**Set task:** Find and return each line containing "that".

Start of Stored data

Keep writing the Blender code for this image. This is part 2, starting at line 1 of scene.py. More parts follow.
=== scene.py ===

End of Stored data
Start of Stored data

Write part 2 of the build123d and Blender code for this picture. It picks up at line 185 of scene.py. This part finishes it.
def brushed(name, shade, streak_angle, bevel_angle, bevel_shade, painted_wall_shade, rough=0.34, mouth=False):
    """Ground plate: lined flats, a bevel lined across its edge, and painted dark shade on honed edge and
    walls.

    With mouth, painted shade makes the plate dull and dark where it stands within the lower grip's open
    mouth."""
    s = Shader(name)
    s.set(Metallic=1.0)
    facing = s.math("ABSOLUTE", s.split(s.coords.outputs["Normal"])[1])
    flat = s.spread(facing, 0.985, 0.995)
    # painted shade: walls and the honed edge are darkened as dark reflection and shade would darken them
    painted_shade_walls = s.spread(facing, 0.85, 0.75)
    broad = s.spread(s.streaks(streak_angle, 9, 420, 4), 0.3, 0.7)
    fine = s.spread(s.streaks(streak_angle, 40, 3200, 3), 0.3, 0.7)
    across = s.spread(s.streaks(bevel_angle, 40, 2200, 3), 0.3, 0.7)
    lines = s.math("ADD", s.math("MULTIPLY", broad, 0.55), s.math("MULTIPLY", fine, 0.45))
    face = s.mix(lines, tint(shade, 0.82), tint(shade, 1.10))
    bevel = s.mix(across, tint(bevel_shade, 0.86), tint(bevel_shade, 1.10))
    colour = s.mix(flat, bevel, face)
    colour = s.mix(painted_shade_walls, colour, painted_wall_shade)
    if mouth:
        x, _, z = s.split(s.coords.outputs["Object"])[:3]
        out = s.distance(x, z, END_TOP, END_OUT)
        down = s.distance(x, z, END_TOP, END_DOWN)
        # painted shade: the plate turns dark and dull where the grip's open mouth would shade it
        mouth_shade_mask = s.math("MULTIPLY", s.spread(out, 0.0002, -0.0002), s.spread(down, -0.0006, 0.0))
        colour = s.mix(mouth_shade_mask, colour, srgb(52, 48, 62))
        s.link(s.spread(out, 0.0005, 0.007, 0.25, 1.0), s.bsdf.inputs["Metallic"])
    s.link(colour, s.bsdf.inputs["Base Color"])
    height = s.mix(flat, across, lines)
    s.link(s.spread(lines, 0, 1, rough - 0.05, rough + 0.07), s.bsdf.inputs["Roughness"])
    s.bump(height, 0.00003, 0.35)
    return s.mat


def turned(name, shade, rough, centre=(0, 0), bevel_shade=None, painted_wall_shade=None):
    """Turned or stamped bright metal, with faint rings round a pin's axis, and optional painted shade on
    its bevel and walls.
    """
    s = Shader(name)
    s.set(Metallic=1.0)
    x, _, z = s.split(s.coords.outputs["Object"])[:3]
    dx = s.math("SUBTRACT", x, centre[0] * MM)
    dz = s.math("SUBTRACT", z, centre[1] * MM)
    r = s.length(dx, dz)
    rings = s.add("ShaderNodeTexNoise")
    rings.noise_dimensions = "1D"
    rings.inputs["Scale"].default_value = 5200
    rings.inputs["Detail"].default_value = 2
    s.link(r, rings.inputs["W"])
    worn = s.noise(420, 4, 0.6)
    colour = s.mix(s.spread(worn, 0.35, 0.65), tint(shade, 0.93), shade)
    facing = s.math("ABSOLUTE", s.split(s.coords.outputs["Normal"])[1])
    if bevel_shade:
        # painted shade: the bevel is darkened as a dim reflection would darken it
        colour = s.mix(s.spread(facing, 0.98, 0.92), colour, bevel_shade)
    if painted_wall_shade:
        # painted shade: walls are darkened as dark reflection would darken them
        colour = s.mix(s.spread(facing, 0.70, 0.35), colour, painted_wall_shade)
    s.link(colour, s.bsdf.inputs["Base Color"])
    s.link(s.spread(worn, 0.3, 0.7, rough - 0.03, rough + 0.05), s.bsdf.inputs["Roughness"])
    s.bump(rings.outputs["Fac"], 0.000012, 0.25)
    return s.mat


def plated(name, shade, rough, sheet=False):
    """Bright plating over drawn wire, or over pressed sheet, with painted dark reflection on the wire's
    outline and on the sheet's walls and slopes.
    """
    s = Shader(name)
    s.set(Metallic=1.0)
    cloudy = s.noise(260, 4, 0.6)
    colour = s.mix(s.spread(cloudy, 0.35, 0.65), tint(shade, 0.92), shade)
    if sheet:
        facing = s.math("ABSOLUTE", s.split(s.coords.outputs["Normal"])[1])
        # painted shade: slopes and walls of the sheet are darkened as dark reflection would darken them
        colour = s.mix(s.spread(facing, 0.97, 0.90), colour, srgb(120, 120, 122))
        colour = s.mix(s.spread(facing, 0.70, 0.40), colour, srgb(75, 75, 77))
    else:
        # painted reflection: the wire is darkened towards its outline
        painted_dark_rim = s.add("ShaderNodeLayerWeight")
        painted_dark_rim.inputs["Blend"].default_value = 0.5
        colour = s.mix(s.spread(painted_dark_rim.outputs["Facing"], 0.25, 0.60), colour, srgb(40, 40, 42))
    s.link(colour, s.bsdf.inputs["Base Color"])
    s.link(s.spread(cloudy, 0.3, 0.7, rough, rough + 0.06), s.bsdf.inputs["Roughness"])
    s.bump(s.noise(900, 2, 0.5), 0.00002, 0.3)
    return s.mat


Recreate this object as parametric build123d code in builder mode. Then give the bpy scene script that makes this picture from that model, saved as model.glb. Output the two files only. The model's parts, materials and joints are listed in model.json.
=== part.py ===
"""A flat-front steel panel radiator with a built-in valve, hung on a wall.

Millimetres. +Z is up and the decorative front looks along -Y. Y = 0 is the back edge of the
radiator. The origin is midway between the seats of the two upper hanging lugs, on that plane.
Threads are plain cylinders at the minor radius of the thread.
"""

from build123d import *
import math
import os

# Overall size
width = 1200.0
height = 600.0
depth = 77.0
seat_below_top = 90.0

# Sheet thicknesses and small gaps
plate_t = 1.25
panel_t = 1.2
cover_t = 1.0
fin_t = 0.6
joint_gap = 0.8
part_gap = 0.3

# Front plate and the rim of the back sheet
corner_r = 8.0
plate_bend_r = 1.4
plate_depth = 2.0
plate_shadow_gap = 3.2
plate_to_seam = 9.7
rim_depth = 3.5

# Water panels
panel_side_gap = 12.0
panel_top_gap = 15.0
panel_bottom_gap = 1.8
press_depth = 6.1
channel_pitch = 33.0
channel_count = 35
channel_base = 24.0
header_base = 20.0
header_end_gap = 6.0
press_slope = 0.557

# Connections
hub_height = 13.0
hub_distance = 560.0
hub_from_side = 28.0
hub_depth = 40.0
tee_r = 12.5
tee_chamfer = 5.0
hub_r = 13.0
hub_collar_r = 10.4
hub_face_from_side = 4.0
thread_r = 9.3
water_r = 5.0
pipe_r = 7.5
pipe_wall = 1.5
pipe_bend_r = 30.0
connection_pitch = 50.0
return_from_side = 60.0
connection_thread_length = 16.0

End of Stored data

**Written solution:**
Recreate this object as parametric build123d code in builder mode. Then give the bpy scene script that makes this picture from that model, saved as model.glb. Output the two files only. The model's parts, materials and joints are listed in model.json.
radiator. The origin is midway between the seats of the two upper hanging lugs, on that plane.